En cas d’échec de la conciliation, le recours au tribunal judiciaire devient nécessaire. Les procédures peuvent être longues et coûteuses, tant pour les locataires que pour les propriétaires. La justice tente de trouver un équilibre, mais ses décisions sont parfois perçues comme favorisant l’une ou l’autre partie.

L’évolution du marché locatif : de nouveaux défis

Le marché locatif français connaît des mutations profondes. L’essor des locations de courte durée (type Airbnb) bouleverse l’équilibre dans certaines villes, poussant les municipalités à réglementer davantage. La colocation et le bail mobilité introduisent de nouvelles formes de location, nécessitant des adaptations juridiques.
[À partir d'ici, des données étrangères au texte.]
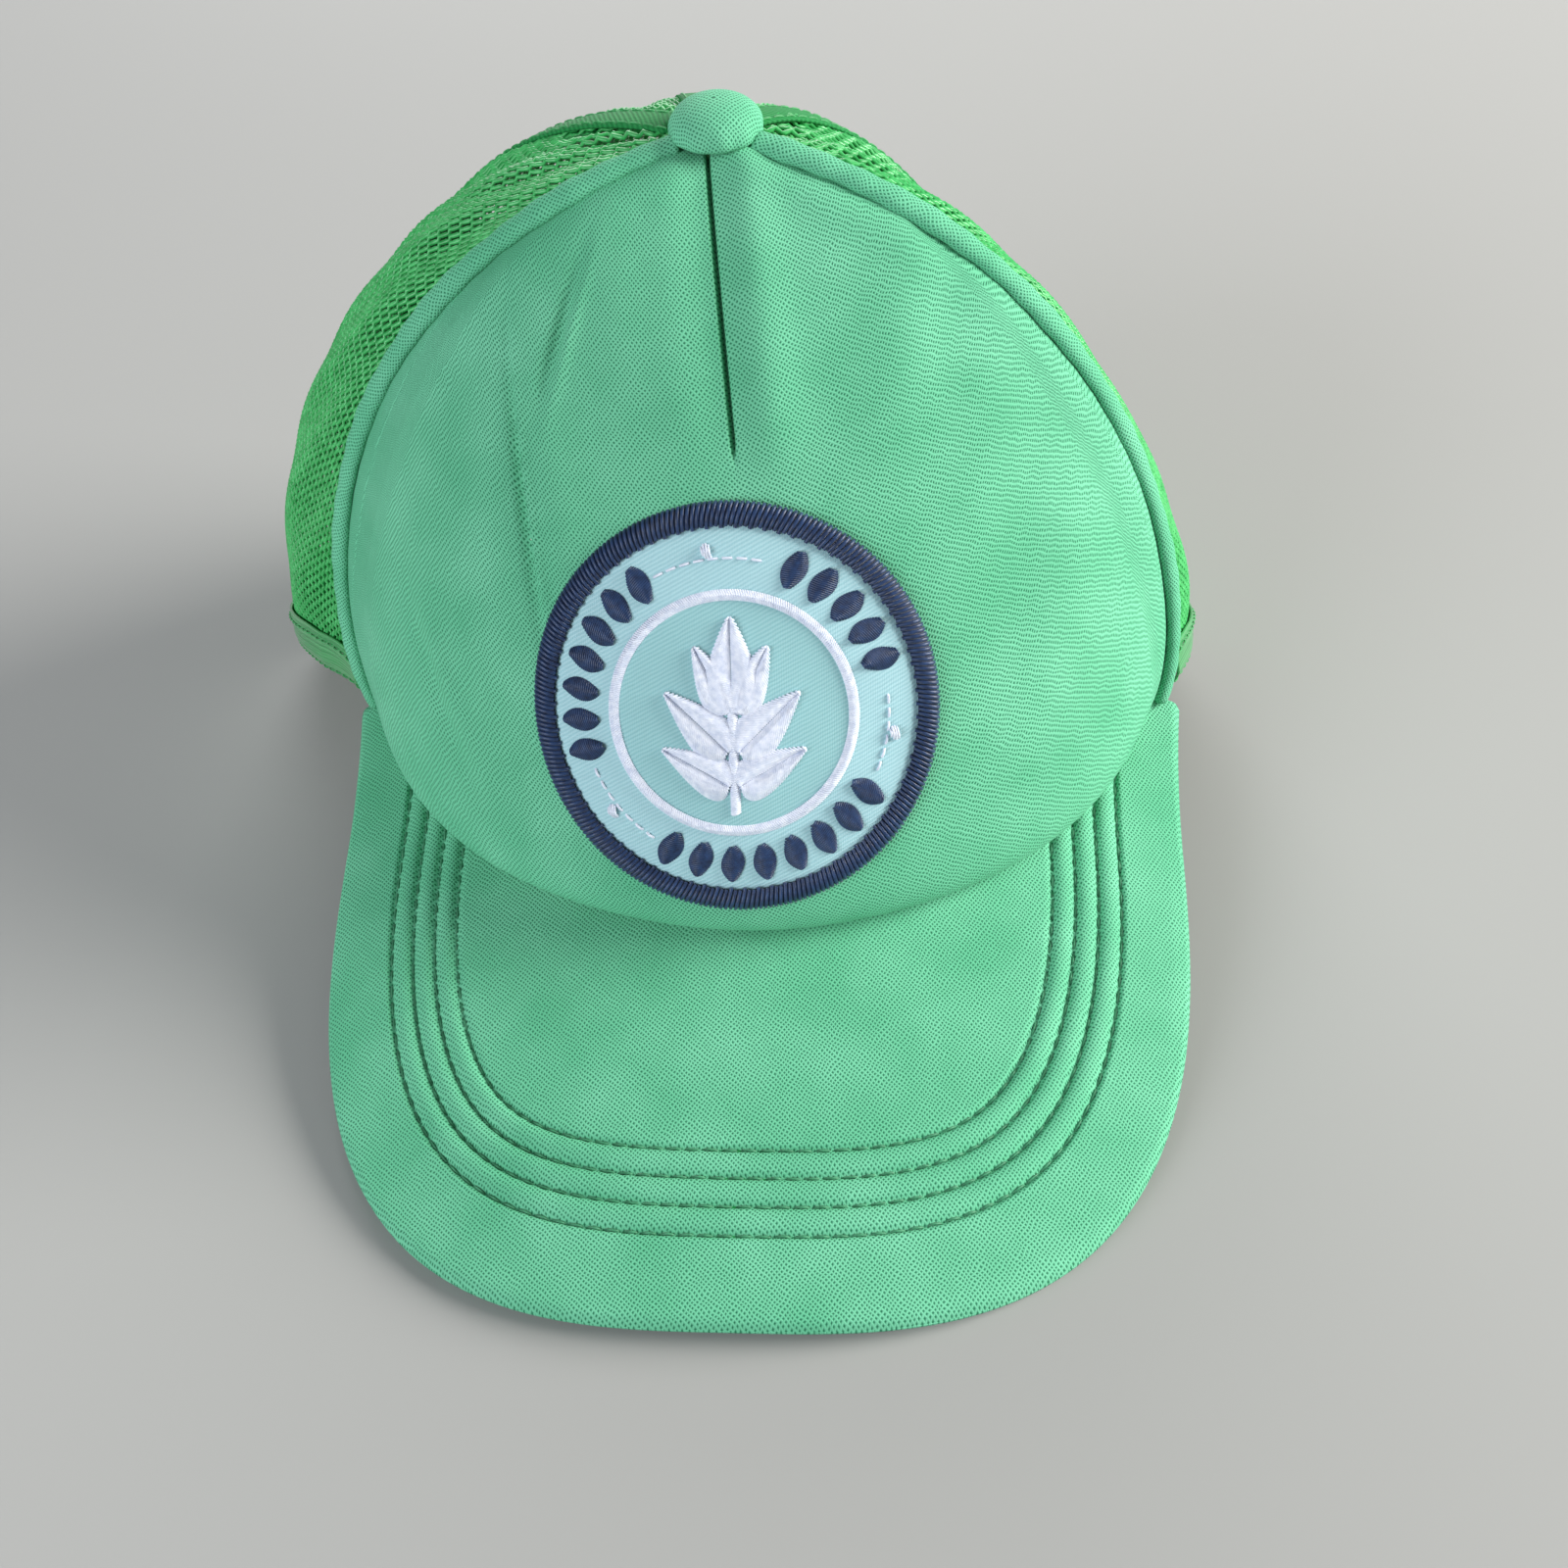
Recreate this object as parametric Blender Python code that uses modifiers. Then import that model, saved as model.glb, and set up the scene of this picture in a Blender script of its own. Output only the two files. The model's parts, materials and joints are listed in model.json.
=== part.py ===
"""Foam-front mesh cap: crown panels, seams, visor, patch, button and snap closure, in metres, +Z up.

The visor points along -Y. The crown is one surface, crown_point(turn, climb), cut into panels: turn is
the angle round the head from the front centre, positive towards +X, and climb runs from 0 at the rim to
1 at the button. Everything sewn to the crown is laid on that surface at a depth below it.
"""

import functools
import math

import bmesh
import bpy
import numpy as np
from mathutils import Matrix, Vector

MM = 0.001
GAP = 0.3 * MM  # air left between neighbouring pieces

# Rim of the crown, seen from above. The middle of the front sits at y = -RIM_FRONT.
RIM_HALF_WIDTH = 86 * MM
RIM_FLARE = 27.5 * MM  # how much wider the mesh half stands
RIM_FRONT = 72 * MM
RIM_BACK = 90 * MM
FLARE_START, FLARE_SPAN = 72, 44  # degrees of turn over which the flare grows
SIDE_SWAY = -15 * MM  # the soft mesh half leans to one side
SWAY_START, SWAY_SPAN = 75, 45  # degrees of turn over which the lean grows

# Height and roundness of the crown: how far each meridian's handles reach at the front, side and back
CROWN_HEIGHT = 143 * MM
BUTTON_BACK = 13 * MM  # the button stands this far behind the rim's middle
BUTTON_SIDE = -1.5 * MM
RIM_OUT = (5.5 * MM, -2.5 * MM, 5.5 * MM)
RIM_UP = (23 * MM, 63 * MM, 65 * MM)
TOP_OUT = (25 * MM, 50 * MM, 45 * MM)
TOP_UP = (0, 3.5 * MM, 8.5 * MM)  # the mesh puffs up behind the button
FRONT_BULGE = 4.2 * MM  # the foam front swells over the visor
BULGE_CLIMB = 0.096
CLIMB_METRES = 0.16  # cloth length of a whole climb, roughly
DART_DEPTH = 1.8 * MM
DART_HALF_WIDTH = 5 * MM
DART_END, DART_FADE = 0.60, 0.08  # climb where the dart dies out, and how softly
MESH_START = 0.012  # climb of the mesh's cut edge
CROWN_TOP = 0.952  # panels stop here, under the button

# Visor
VISOR_HALF_WIDTH = 88 * MM
VISOR_WIDEST = 48 * MM  # the widest line stands this far in front of the rim's middle
VISOR_REACH = 96 * MM  # from the widest line to the tip
VISOR_ROUNDNESS = 2.8
VISOR_SLOPE = 0.27
VISOR_BEND = 310 * MM
VISOR_CORNER = 79  # degrees of turn where the visor is sewn in
VISOR_TUCK = 4.0 * MM  # the visor's edge reaches under the crown
VISOR_TIP_WIDTH = 4 * MM  # blunt corner at the end of the seam
VISOR_TRIM = 0.01  # share of the outline left off at each corner
VISOR_STRAIGHT = 0.22  # share of each half of the outline that runs from the corner to the widest line
COVER = 0.8 * MM
BOARD = 1.8 * MM
BOARD_INSET = 1.6 * MM
VISOR_STACK = 2 * COVER + BOARD + 2 * GAP

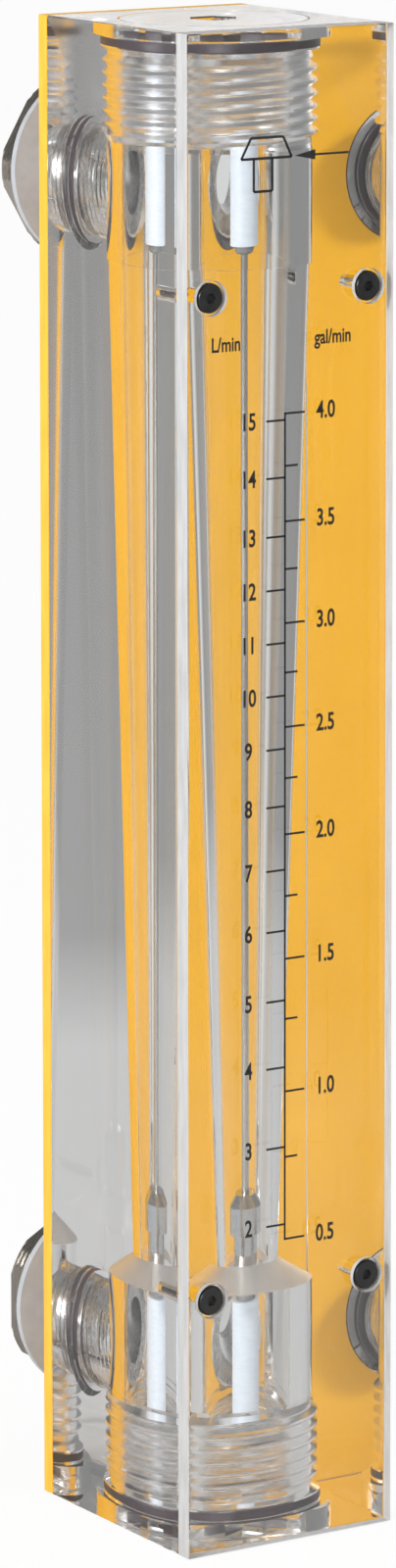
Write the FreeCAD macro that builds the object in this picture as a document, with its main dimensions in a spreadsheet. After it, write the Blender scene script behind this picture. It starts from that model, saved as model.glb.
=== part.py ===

Face à la crise du logement, de nouvelles mesures sont régulièrement proposées : encadrement des loyers, taxation des logements vacants, renforcement des obligations de rénovation énergétique. Ces évolutions modifient constamment l’équilibre entre les droits des locataires et ceux des propriétaires.

Vers un nouveau paradigme ?

Le débat sur les droits des locataires et des propriétaires s’inscrit dans une réflexion plus large sur le logement en France. Certains plaident pour un renforcement de la protection des locataires, arguant du caractère essentiel du logement. D’autres défendent les intérêts des propriétaires, soulignant leur rôle dans l’offre locative privée.

Des pistes innovantes émergent, comme le développement du logement intermédiaire ou de nouvelles formes de propriété partagée. Ces solutions visent à concilier les intérêts des locataires et des propriétaires, tout en répondant aux enjeux sociétaux et environnementaux.

L’équilibre entre les droits des locataires et ceux des propriétaires reste un défi permanent. Si la législation tente de concilier les intérêts de chacun, la réalité du terrain révèle des tensions persistantes. L’évolution du marché immobilier et les nouvelles attentes sociétales appellent à repenser cet équilibre, dans l’intérêt de tous les acteurs du logement.